Category: [2026] The First Year

  • No Dice

    Among the first question I assume you have asked (or wanted to ask) of anyone attempting to write a daily blog (like this) is where do all the ideas come from?

    It’s no easy thing to think of something reasonably new and at least a little interesting to write about every day.  I will admit that, sure, I only post five days a week, Monday to Friday, but still: that is about twenty posts per month, and at least four thousand words spread across around five entries uploaded like clockwork each weekday.

    Brainstorming is key.

    I have written in the past about going for walks with a notepad, or sitting at the window in the cafe pondering the world while I wait for the sparks of imagination to ignite.  This month I tried something new: story dice[1].

    If you are a creative writer no doubt you’ve seen these, maybe even own these. Dice with pictograms on the side that are meant to help authors come up with fictional story plots.  But here’s the thing: I have found, strangely enough, that the little icons on each face of each die is abstract enough that rolling three or four fresh cubes gives just the right boost to my imagination, primed by the topics of this blog, to spark a few solid ‘X meets Y in the context of Z’ points into my digital brainstorming notebook.

    In fact, at least a dozen of the posts you’ll likely read in April spawned out of this random rolling of inspirational fate. So I suppose then that ideas, with the right tool and mindset, can come from pretty much anywhere.

  • Sacred Flame

    People have often asked me what keeps me motivated to create?

    It never occurred to me until much later in my life that not everyone is driven by this insatiable curiosity to try to make stuff. I long took it for granted that the majority of the world just simply woke up each morning and considered their options to participate. That they looked at the myriad of activities that humanity has invented and honed over the millennia and thought what can I do with that…

    Really. 

    So, it was a bit of an existential shock to me, years ago now, to realize that some people—maybe even most people—are indifferent to such curiosity and likely could not care less if they were left alone and asked to go no further than enjoy the creative outputs of others.

    To that end I sometimes feel as if I have something of a token of humanity which I need to look after. Being one of those who not only can muster the energy and occasional skill to make interesting things, but being among the few who feel the urge to do so—well, that’s not a common thing, apparently.  There are millions of us, sure, but proportionally—it seems more rare than anyone wants to admit. 

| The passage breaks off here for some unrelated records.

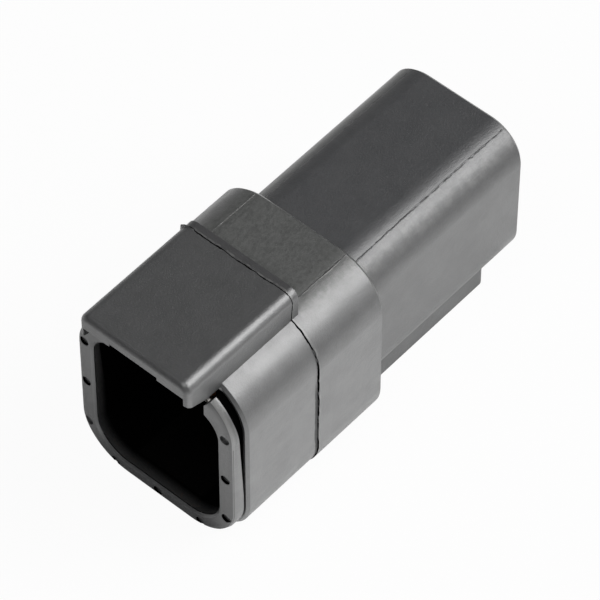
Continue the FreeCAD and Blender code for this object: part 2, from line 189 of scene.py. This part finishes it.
def housing_plastic():
    """Black moulded plastic: satin, mottled and grained, with flow streaks along the connector."""
    s = Shader("housing_plastic")
    place, x, station, z = s.place()
    wide = s.math("ABSOLUTE", x)
    normal = s.node("ShaderNodeTexCoord", output="Normal")
    facing = s.tree.nodes.new("ShaderNodeSeparateXYZ")
    s.tree.links.new(normal, facing.inputs[0])
    to_back, to_top = facing.outputs[1:]

    fine = s.noise(place, 5200.0, 3.0, 0.6)
    speck = s.noise(place, 8000.0, 2.0, 0.7)
    weave = s.ramp(s.noise(s.stretched(place, (2900.0, 1900.0, 2900.0)), 1.0, 5.0, 0.75), 0.28, 0.72)
    mottle = s.noise(place, 900.0, 3.0, 0.6)
    blotch = s.ramp(s.noise(place, 330.0, 4.0, 0.65), 0.30, 0.70)
    cloud = s.noise(place, 160.0, 2.0, 0.5)
    streak = s.noise(s.stretched(place, (1600.0, 70.0, 1600.0)), 1.0, 3.0, 0.6)
    broad = s.ramp(s.noise(s.stretched(place, (900.0, 60.0, 900.0)), 1.0, 3.0, 0.6), 0.3, 0.7)

    top = s.ramp(to_top, 0.75, 0.97)
    front = s.math("MULTIPLY", s.ramp(to_back, -0.9, -0.6, 1.0, 0.0),
                   s.ramp(station, 3.3, 3.5, 1.0, 0.0))
    middle = s.between(station, HOOD_END + 0.25, STEP - 0.1, 0.12)
    behind_seam = s.between(station, SEAM, STEP, 0.05)
    rear = s.ramp(station, STEP - 0.2, STEP + 0.2)
    band = s.math("MULTIPLY", s.between(station, SEAM, HOOD_END + 0.15, 0.08), top)

    # Painted shade: the depth of the mouth, the latch space, the groove and the walls of the marks are
    # painted black, where no light comes out
    mouth = s.math("MULTIPLY", s.ramp(wide, 8.2, 8.5, 1.0, 0.0), s.between(z, 2.0, 19.6, 0.12))
    mouth = s.math("MULTIPLY", mouth, s.ramp(station, 21.0, 21.8, 1.0, 0.0))
    mouth = s.math("MULTIPLY", mouth, s.ramp(station, 2.3, 4.4))
    latch = s.math("MULTIPLY", s.ramp(wide, 6.4, 6.6, 1.0, 0.0), s.between(z, 18.0, 25.0, 0.1))
    latch = s.math("MULTIPLY", latch, s.between(station, 0.9, 14.9, 0.3))
    rim_end = s.ramp(z, 8.0, 20.0, RIM_END_LOW, RIM_END_TOP)
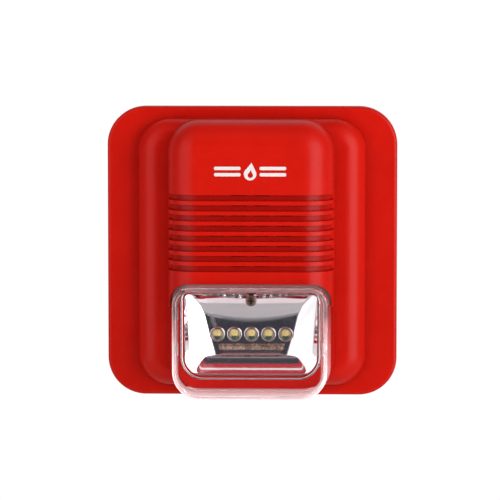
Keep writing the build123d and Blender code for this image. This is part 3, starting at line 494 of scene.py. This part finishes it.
def aim_at_centre(obj, location):
    obj.location = location
    obj.rotation_euler = (Vector((0, 0, 0)) - obj.location).to_track_quat("-Z", "Y").to_euler()


def area(name, azimuth, elevation, size, power):
    data = bpy.data.lights.new(name, "AREA")
    data.shape = "RECTANGLE"
    data.size, data.size_y = size
    data.energy = power
    obj = bpy.data.objects.new(name, data)
    bpy.context.scene.collection.objects.link(obj)
    aim_at_centre(obj, polar(azimuth, elevation, LIGHT_DISTANCE))


def band(nt, source, low, high, to_low, to_high):
    """Value going softly from to_low to to_high while source goes from low to high."""
    result = spread(nt, source, to_low, to_high, low, high)
    result.node.interpolation_type = "SMOOTHSTEP"
    return result


def stripe(nt, source, rise, fall):
    """One between the end of rise and the start of fall, and none outside them."""
    return combine(nt, "MULTIPLY", band(nt, source, *rise, 0.0, 1.0), band(nt, source, *fall, 1.0, 0.0))


def side_light(nt, direction):
    """Strength of the white surroundings: bright at both sides, dark in front and overhead."""
    x, y, z = (direction.outputs[axis] for axis in "XYZ")
    right = band(nt, x, 0.28, 0.50, 0.0, 1.10)
    left = band(nt, x, -0.28, -0.50, 0.0, 0.80)
    forward = band(nt, y, 0.0, -0.45, 0.12, 1.0)
    behind = band(nt, y, 0.3, 0.7, 0.0, 0.45)
    below = band(nt, z, -0.12, -0.5, 0.0, 0.60)
    above = band(nt, z, 0.45, 0.85, 0.03, 0.16)
    sides = combine(nt, "MULTIPLY", combine(nt, "ADD", right, left), forward)
    sides = combine(nt, "MAXIMUM", sides, behind)
    return combine(nt, "ADD", sides, combine(nt, "ADD", below, above))


def plain_to_the_camera(nt, strength):
    """The same strength, but an even white where the camera looks straight at the surroundings."""
    path = nt.nodes.new("ShaderNodeLightPath")
    mix = nt.nodes.new("ShaderNodeMix")
    mix.data_type = "FLOAT"
    mix.inputs["B"].default_value = 1.0
    link(nt, strength, mix.inputs["A"])
    link(nt, path.outputs["Is Camera Ray"], mix.inputs["Factor"])
    return mix.outputs["Result"]


def red_card(nt, direction):
    """A red card low in front of the part, with a white slot across it, for the plated trough to mirror."""
    height = direction.outputs["Z"]
    card = stripe(nt, height, (0.03, 0.05), (0.40, 0.44))
    card = combine(nt, "MULTIPLY", card, band(nt, direction.outputs["Y"], -0.5, -0.6, 0.0, 1.0))
    slot = stripe(nt, height, (0.145, 0.16), (0.20, 0.215))
    tint = nt.nodes.new("ShaderNodeMix")
    tint.data_type = "RGBA"
    tint.inputs["A"].default_value = (0.56, 0.004, 0.006, 1)
    tint.inputs["B"].default_value = (0.9, 0.9, 0.9, 1)
    link(nt, slot, tint.inputs["Factor"])
    light = nt.nodes.new("ShaderNodeBackground")
    link(nt, tint.outputs["Result"], light.inputs["Color"])
    link(nt, card, light.inputs["Strength"])
    return light.outputs["Background"]


def add_shaders(nt, a, b):
    both = nt.nodes.new("ShaderNodeAddShader")
    link(nt, a, both.inputs[0])
    link(nt, b, both.inputs[1])
    return both.outputs["Shader"]


def surroundings():
    world = bpy.data.worlds.new("world")
    bpy.context.scene.world = world
    world.use_nodes = True
    nt = world.node_tree
    coords = nt.nodes.new("ShaderNodeTexCoord")
    direction = nt.nodes.new("ShaderNodeSeparateXYZ")
    link(nt, coords.outputs["Generated"], direction.inputs["Vector"])
    white = nt.nodes["Background"]
    white.inputs["Color"].default_value = (1, 1, 1, 1)
    link(nt, plain_to_the_camera(nt, side_light(nt, direction)), white.inputs["Strength"])
    ambient = nt.nodes.new("ShaderNodeBackground")
    ambient.inputs["Color"].default_value = (0.60, 0.64, 1.0, 1)
    ambient.inputs["Strength"].default_value = 0.035
    both = add_shaders(nt, white.outputs["Background"], ambient.outputs["Background"])
    link(nt, add_shaders(nt, both, red_card(nt, direction)), nt.nodes["World Output"].inputs["Surface"])


area("light_right", 48, 8, (0.9, 1.1), 7.0)
area("light_left", -48, 8, (0.9, 1.1), 2.0)
area("light_top", 0, 60, (0.9, 0.5), 0.35)
surroundings()

# ---------------------------------------------------------------- floor and camera

floor_mesh = bpy.data.meshes.new("floor")
corners = [(-1, -1), (1, -1), (1, 1), (-1, 1)]
floor_mesh.from_pydata([(x * FLOOR_HALF, y * FLOOR_HALF, FLOOR_Z) for x, y in corners], [], [(0, 1, 2, 3)])
floor = bpy.data.objects.new("floor", floor_mesh)
bpy.context.scene.collection.objects.link(floor)
surface("floor_paper", (0.86, 0.86, 0.86), (0.6, 0.8), grain=900.0, depth=0.0001, strength=0.2, vary=0.01)
floor_mesh.materials.append(MATS["floor_paper"])

cam_data = bpy.data.cameras.new("camera")
cam = bpy.data.objects.new("camera", cam_data)
bpy.context.scene.collection.objects.link(cam)
aim_at_centre(cam, polar(1.73, 5.5, CAMERA_DISTANCE))
cam_data.lens = 246.1
cam_data.sensor_width = 36.0
cam_data.shift_x = -0.0057
cam_data.shift_y = -0.0016
cam_data.clip_start = 0.01
bpy.context.scene.camera = cam
bpy.context.scene.view_settings.view_transform = "Standard"
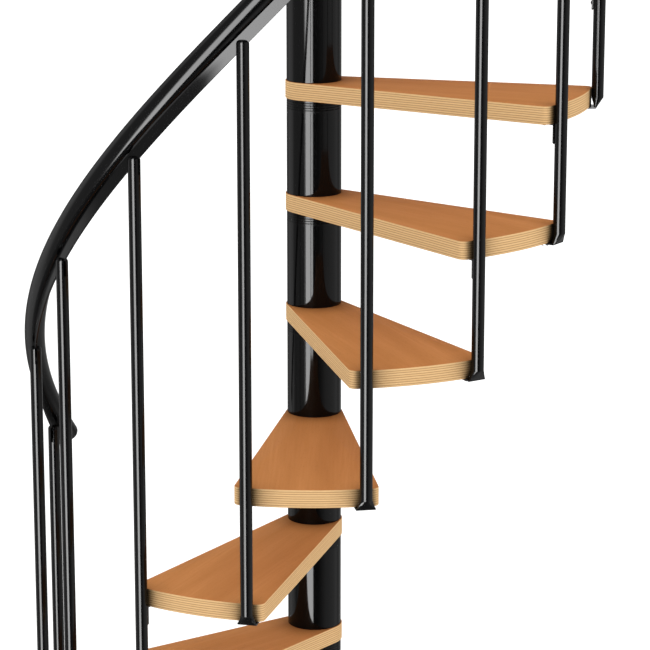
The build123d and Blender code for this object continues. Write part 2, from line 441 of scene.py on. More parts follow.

    Maybe we can think of it as a kind of sacred flame. And if nothing else motivates me when I wake up in the morning, thinking that creating interesting things might just be my small but important role to play in the grand scheme of the universe is simultaneously a humbling and terrifying notion that brings me right back to my keyboard.

  • Ever Greened

    April 2026, this month, marks the twenty-fifth year of my blogging adventures.

    A quarter of a century has been spent by me posting whimsical insights and routine thoughts into the internet for strangers—perhaps just like you—to read and ponder.

    To be fair, I’ve long since archived most of the things I wrote over the years. Much of it was neither evergreen nor the quality of stuff that really needed to be kept public. I have copies of virtually all of it, of course, but much of it is barely the equivalent of reading through back issues of the local newspaper from decades past. Interesting, maybe, but hardly worth the effort of keeping on the shelves.

    It’s still early days here, but I have modelled this particular take at blogging with a little more intentionality towards building a collection of posts that will stand the test of time. 

    What does it look like to write posts that are interesting right now, but might also be interesting in five or ten years?  If somehow I was able to keep this effort up for the next decade or two, would I still go back to the early posts and read through with interest… or with a cringe?

  • Photo Excuses

    If they say a picture is worth a thousand words, every one of the posts on this site is at least one thousand two hundred words long.

    You may not have noticed but I attach a unique monochromatic abstract photo (taken by me) to each and every one of my posts. It is not obvious, and chances are you have completely overlooked said pic (unless you are visiting from social media where it tends to get scooped up as the featured image.)

    Also. They are unconnected from the subject of each post.

    So why do it?

    Apart from simply having an excuse to take more photos, my intention with adding a photo to each post is raw abstraction and artistic curiosity. 

    Too often we find ourselves trapped inside the concept of finding a reason: return on investment, increasing marketability, adding context, or something else linked to clicks and sales and revenue. 

    But none of that matters in this case. I do it simply because I want to… and to make a point: that value can be measured in things beyond money. Value can be beauty. Value can be joy. Value can be a secret shared between people.

    These photos? They take time to take. They eat up server space and internet bandwidth. They are nearly invisible and usually unnoticed. But the sheer art of it means I wouldn’t ever stop.

  • Unfrozen Fools

    It is the first day of April and, no fooling, the start of the fourth month of this blog.

    When I started this blog I came up with clever names for each of the months and I called this one Artsy April, because as the snow around my home finally melts and the world thaws I have each year had this notion to get back outside and explore the world—to take pictures, to sketch the sights, and to make little videos of my adventures therein.

    As often crazy and unstable as the world might seem these days, there is creative inspiration to be found everywhere—and hope to be had from discovering it.

    For a month that starts with acts of jokes and trickery, deceit and mockery, no matter how well intentioned, it might be interesting to consider what the other twenty nine days of April should look like. To me a month inspired by the reawakening of the world and emergence of life from the soil and branches, and the wonder that offers to those of us who have just survived a long dark winter can—and should—try to splash some colour and joy back into our shared spaces.